* **Problem requirements**
In the listing below, find the line containing "depsgraph = bpy.context.evaluated_depsgraph_get()". Write out that line and every line after it to the end, exactly and only those.

* **Data block**
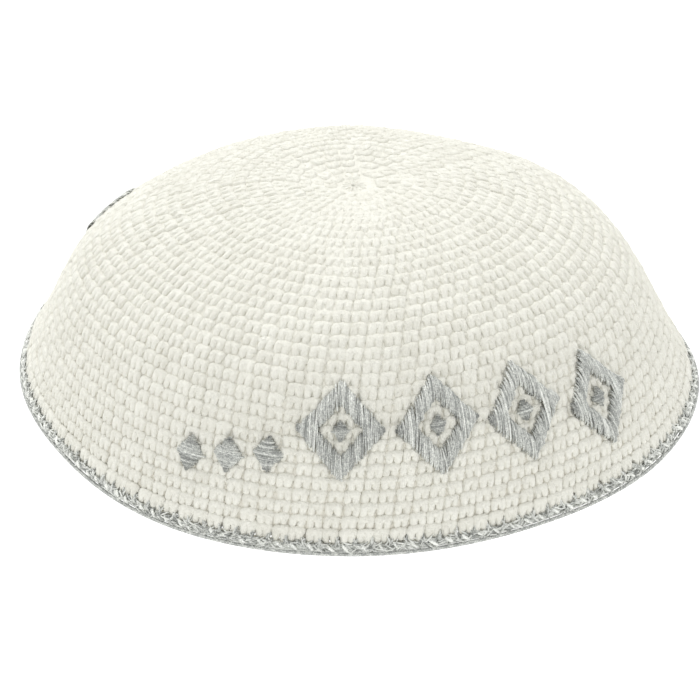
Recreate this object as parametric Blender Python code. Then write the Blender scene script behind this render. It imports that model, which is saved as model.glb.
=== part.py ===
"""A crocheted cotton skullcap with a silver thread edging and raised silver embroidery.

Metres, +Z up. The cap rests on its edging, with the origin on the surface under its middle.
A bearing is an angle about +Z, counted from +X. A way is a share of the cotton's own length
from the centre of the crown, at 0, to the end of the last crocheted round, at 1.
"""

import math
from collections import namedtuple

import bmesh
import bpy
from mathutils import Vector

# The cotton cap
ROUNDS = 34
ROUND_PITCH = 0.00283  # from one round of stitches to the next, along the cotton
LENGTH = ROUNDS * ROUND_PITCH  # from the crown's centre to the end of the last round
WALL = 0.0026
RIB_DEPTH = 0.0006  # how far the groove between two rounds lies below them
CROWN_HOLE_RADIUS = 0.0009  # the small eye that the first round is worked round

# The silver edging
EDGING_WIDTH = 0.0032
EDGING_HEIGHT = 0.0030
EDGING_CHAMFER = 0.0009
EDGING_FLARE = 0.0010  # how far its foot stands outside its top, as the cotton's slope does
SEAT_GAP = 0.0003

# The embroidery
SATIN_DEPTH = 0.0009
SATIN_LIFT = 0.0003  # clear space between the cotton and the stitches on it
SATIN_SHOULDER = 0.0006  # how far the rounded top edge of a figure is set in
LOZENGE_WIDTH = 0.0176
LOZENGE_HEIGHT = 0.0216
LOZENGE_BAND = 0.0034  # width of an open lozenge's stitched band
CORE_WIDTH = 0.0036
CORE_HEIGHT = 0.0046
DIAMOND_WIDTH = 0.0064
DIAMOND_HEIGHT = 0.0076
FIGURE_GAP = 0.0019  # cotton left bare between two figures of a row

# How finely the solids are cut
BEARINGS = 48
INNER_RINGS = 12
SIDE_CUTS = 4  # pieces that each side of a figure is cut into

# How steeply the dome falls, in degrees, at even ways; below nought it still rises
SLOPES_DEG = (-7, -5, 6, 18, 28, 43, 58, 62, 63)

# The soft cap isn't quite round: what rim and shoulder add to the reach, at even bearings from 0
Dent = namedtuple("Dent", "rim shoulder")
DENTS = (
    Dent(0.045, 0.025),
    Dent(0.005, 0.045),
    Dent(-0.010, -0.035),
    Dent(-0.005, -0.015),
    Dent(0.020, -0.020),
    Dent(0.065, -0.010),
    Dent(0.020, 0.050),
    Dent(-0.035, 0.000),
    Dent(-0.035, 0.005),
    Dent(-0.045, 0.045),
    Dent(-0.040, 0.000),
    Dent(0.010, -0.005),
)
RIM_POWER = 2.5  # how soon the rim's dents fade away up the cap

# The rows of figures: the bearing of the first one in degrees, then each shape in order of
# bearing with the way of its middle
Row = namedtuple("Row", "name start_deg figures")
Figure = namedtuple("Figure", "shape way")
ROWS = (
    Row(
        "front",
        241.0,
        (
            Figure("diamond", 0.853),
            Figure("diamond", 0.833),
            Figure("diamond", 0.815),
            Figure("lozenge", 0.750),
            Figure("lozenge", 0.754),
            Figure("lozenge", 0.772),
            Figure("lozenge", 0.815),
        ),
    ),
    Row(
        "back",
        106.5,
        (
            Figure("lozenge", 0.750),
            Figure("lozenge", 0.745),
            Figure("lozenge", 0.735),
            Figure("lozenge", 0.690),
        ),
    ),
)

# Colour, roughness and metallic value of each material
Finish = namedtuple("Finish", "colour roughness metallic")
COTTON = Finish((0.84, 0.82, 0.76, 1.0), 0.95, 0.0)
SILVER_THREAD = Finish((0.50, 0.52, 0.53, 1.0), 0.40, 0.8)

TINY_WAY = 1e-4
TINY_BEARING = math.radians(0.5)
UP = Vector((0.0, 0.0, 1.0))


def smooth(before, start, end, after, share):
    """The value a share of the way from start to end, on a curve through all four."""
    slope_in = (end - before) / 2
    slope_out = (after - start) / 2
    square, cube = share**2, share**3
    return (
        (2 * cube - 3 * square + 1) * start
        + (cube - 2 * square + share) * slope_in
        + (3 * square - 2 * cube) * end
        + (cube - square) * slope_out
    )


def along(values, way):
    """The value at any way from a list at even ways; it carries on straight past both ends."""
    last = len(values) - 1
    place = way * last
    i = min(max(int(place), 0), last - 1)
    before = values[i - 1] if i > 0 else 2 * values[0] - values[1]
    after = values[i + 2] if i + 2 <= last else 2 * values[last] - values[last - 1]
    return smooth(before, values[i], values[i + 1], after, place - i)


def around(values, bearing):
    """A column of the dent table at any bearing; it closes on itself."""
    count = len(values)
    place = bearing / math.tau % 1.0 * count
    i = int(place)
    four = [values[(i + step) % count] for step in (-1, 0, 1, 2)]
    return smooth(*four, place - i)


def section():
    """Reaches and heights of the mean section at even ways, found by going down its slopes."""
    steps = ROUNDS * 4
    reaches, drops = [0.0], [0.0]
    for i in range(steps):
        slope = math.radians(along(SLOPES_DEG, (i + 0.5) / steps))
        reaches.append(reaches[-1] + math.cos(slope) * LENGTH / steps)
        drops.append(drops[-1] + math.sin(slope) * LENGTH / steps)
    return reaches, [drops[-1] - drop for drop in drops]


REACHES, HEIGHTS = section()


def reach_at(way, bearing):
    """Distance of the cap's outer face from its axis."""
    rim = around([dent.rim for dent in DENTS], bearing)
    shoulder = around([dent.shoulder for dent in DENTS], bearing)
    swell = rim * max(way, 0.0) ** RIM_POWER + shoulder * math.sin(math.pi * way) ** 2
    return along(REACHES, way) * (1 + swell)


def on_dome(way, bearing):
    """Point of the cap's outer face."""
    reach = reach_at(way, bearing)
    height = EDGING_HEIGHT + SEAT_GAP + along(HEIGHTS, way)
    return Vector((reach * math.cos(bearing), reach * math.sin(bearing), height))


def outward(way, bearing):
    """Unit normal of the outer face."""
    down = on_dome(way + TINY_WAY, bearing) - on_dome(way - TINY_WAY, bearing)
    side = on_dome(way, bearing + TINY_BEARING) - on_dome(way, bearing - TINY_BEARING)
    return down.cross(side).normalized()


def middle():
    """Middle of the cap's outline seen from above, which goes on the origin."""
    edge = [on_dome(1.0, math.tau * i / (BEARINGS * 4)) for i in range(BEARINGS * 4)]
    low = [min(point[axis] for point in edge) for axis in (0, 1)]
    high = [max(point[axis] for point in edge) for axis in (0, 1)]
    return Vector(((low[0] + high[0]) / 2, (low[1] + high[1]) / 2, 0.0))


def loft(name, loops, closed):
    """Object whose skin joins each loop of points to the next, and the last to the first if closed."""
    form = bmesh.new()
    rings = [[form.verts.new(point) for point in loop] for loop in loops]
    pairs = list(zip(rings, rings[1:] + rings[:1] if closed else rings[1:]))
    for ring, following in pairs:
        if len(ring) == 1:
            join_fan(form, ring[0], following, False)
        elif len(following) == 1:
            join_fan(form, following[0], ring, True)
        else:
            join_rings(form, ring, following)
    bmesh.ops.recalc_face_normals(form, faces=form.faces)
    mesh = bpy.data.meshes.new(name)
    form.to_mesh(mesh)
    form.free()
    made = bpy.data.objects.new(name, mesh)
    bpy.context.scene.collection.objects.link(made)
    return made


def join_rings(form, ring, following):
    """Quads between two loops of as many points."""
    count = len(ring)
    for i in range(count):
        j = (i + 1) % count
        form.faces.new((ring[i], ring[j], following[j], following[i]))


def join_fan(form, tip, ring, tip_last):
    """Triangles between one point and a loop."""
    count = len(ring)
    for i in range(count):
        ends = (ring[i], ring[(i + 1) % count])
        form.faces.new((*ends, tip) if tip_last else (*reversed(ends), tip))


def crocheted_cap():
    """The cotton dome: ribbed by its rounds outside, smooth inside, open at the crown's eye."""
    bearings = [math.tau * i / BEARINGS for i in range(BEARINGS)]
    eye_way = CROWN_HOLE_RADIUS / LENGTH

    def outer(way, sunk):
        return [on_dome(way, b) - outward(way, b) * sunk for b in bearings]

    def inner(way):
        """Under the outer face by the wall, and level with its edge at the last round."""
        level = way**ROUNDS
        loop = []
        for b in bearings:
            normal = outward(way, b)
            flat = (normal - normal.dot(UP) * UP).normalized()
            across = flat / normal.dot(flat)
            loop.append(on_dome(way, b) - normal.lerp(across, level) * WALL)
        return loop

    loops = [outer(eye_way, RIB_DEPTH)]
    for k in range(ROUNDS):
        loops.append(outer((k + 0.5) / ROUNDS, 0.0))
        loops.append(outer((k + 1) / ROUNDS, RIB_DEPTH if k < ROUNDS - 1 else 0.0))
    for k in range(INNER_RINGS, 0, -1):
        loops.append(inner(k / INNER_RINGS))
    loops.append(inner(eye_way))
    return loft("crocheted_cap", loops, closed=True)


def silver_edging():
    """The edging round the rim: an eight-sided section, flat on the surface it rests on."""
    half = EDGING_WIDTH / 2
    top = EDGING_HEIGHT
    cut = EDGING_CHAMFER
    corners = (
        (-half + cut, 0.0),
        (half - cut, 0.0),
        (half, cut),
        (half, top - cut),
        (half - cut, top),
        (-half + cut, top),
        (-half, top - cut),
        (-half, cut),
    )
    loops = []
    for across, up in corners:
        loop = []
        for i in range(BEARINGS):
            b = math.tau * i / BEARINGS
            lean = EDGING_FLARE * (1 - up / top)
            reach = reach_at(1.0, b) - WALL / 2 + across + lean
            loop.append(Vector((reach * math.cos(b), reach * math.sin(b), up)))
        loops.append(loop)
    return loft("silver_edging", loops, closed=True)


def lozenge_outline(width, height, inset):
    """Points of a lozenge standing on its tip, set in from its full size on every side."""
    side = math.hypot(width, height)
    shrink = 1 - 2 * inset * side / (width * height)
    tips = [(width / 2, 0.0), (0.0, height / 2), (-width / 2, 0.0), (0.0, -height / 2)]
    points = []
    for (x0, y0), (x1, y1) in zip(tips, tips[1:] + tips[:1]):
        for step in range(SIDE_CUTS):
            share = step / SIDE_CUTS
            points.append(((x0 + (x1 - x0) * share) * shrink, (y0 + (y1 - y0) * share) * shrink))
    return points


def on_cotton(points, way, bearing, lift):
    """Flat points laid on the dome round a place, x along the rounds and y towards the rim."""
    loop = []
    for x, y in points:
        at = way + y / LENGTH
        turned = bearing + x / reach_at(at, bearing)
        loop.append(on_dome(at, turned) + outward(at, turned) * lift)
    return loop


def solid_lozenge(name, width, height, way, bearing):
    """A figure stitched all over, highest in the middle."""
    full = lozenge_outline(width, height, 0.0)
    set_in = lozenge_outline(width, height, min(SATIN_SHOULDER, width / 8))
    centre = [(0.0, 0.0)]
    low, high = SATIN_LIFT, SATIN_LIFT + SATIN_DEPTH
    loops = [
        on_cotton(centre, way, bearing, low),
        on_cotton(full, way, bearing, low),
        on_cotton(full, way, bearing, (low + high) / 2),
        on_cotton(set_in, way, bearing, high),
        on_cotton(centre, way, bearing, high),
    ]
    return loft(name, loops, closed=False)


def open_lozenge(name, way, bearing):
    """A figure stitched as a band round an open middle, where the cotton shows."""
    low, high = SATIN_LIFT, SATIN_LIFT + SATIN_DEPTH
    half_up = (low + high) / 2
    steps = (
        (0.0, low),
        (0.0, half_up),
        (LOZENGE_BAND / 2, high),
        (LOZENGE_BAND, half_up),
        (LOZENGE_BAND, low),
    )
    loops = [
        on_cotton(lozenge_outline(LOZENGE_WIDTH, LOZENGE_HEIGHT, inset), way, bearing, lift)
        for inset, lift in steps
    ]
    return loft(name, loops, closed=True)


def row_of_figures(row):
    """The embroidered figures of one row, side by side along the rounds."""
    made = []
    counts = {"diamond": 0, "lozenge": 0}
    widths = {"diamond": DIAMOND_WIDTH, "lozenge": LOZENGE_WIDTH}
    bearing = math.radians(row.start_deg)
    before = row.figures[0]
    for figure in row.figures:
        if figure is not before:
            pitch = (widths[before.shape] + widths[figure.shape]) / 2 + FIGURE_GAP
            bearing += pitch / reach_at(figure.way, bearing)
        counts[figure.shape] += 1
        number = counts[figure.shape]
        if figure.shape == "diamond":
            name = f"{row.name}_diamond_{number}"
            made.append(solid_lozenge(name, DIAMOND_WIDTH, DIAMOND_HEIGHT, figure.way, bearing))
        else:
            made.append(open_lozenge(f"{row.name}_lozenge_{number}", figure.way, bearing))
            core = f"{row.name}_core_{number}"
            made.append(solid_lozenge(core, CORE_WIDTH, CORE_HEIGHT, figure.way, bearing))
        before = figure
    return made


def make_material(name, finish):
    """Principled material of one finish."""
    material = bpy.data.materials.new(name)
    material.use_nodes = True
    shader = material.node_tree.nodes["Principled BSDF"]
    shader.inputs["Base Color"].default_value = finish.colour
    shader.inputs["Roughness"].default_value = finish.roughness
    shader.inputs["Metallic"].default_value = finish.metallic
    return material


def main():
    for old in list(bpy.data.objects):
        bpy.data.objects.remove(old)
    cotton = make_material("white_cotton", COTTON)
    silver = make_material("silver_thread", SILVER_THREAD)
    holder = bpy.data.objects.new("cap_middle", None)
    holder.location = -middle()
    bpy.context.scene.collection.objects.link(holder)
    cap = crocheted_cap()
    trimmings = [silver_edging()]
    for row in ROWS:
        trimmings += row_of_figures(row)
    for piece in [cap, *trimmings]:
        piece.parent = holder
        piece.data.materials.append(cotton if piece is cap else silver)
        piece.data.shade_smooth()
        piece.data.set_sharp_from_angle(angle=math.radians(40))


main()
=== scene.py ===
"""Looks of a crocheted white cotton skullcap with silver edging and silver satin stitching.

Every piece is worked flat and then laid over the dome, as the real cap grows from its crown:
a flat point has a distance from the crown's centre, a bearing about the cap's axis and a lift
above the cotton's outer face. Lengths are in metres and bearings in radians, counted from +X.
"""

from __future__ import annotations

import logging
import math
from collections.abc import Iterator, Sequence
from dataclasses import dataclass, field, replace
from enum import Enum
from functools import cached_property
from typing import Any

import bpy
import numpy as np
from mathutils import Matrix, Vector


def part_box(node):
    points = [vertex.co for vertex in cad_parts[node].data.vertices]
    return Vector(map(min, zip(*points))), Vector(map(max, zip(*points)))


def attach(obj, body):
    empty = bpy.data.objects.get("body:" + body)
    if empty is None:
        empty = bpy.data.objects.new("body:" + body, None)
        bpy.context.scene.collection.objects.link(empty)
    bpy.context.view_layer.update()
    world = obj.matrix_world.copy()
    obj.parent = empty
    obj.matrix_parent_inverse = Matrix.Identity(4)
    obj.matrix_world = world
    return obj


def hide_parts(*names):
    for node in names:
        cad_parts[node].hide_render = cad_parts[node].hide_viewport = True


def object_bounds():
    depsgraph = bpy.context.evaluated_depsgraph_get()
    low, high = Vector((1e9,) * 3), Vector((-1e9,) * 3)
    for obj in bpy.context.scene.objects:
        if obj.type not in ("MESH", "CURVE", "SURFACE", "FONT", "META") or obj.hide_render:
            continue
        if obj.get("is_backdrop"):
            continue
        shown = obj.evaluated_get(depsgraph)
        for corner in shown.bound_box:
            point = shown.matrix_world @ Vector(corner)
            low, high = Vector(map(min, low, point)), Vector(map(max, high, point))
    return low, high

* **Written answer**
    depsgraph = bpy.context.evaluated_depsgraph_get()
    low, high = Vector((1e9,) * 3), Vector((-1e9,) * 3)
    for obj in bpy.context.scene.objects:
        if obj.type not in ("MESH", "CURVE", "SURFACE", "FONT", "META") or obj.hide_render:
            continue
        if obj.get("is_backdrop"):
            continue
        shown = obj.evaluated_get(depsgraph)
        for corner in shown.bound_box:
            point = shown.matrix_world @ Vector(corner)
            low, high = Vector(map(min, low, point)), Vector(map(max, high, point))
    return low, high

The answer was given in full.